DNS name resolution failing - EPERM error

Kevin Darcy kcd at daimlerchrysler.com
Thu Aug 5 23:24:43 UTC 2004


Greg Larkin wrote:

>Hi there,
>
>I am trying to fix a problem on a Gentoo box that I am administering.
>"uname -a" reports the following:
>
>Linux host.name.com 2.4.19-gentoo-r10 #1 SMP Mon Jan 6 11:20:35 EST
>2003 i686 Intel(R) Xeon(TM) CPU 2.40GHz GenuineIntel GNU/Linux
>
>I just discovered that I cannot ping any hosts from this machine due
>to name resolution failures, except the ones defined in /etc/hosts.  I
>am running commands as root, but they still can't seem to open the raw
>socket to the DNS servers to send name resolution requests.
>
>For instance:
>
># ping rsync.gentoo.org
>ping: unknown host rsync.gentoo.org
>
>I ran the same command with strace and saw these messages in the
>output file:
>
>...
>...
>socket(PF_INET, SOCK_RAW, IPPROTO_ICMP) = -1 EPERM (Operation not
>permitted)
>
Well, "ping" uses raw sockets because it uses ICMP, and raw sockets 
require privileged and/or superuser authority.
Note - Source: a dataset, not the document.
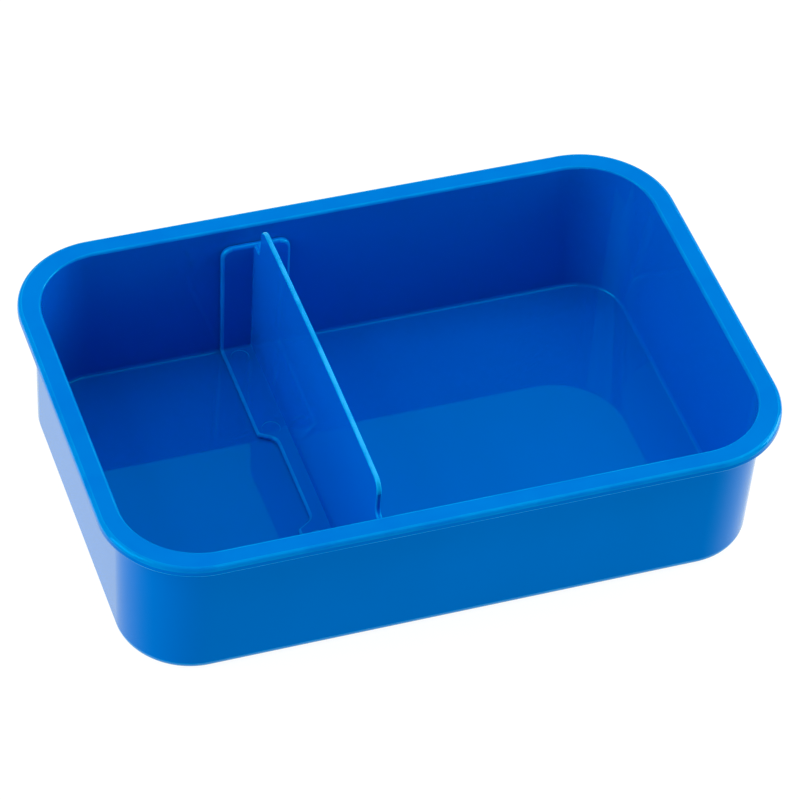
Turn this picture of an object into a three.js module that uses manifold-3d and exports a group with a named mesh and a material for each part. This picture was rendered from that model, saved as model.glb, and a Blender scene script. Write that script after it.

That's why the "ping" 
executable is set-uid root on some (Solaris at least) platforms. Is it 
not set-uid root on Gentoo?

Resolver calls, however, do *not* need access to raw sockets. Plain old 
UDP or TCP sockets work just fine. If resolver calls required raw 
sockets, then every program that looked up DNS names would need to be 
privileged...

>...
>...
>send(3, "5\4\1\0\0\1\0\0\0\0\0\0\5rsync\6gentoo\3org\0\0\1\0\1", 34,
>0) = -1 EPERM (Operation not permitted)
>...
>
Now, this is more interesting, and seemingly unrelated to the EPERM 
result above. Trouble is, I can't find EPERM as a valid return for the 
send() call on any man page I looked at. Does it mean something special 
on Gentoo? What does your man page for send() say?